Geoscience Reference
In-Depth Information
- 1916 Flood disaster South Sea; start of the project Closure Dike.
- 1916 Fellenius designs a circular slip method for the determination of slope
stability, after a large quay wall collapse in Gothenbourg. His method has been
improved by Taylor, Bishop, Morgenstern, Price, Spencer, and Janbu.
- 1916 A phosphate factory in Amsterdam is founded on hollow concrete piles (de
Waal pile).
- 1917 Weight cone penetration test (Sweden).
- 1917 Westergaard considered elastic pile top displacement.
- 1918 Failure of the railway embankment in Weesp (41 killed). This catastrophe
leads to the installation of a committee on the bearing capacity of soil with
members Lely, Hackstroh, van den Thoorn and Keverling Buisman. In 1924, the
committee installed three sub-commissions.
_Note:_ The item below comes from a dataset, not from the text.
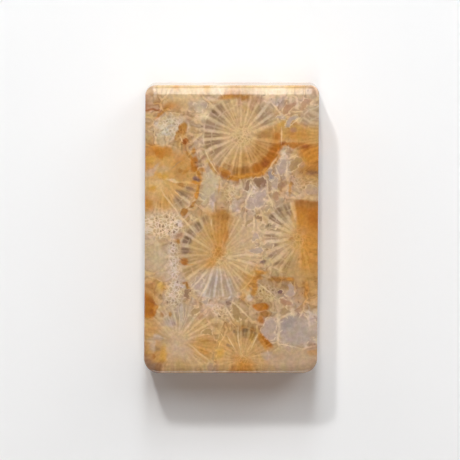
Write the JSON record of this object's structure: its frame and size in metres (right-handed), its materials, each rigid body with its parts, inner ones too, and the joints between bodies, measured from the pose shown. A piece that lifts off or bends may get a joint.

Keverling Buisman is chairman of
the sub-commission for Theoretical Approach of Bearing Capacity of Building
Ground and Soil, and member of the sub-commission Investigation of Methods
for Experimental Research of Bearing Capacity of Building Grounds.
- 1919 Albert Sybrandus Keverling Buisman (1890-1944) becomes professor in
applied mechanics at the Technical University Delft (at the age of 29). He starts
the Dutch research of mechanical behaviour of soils. Two of his contributions
catch the eye: the creep law for soft soil and the cell test (Fig 1.10), which has
been replaced by the triaxial test around 1990. His research was so useful, that
assignments from practice increased beyond his capacity. This led to the
foundation of the Dutch Laboratory of Soil Mechanics in 1934. Keverling
Buisman did not survive WWII.
Figure 1.10 The cell test apparatus of Keverling Buisman
- 1920 Discovery of the effect of negative friction on piles.
- 1920 Prandtl's wedge, a theory for strip loading.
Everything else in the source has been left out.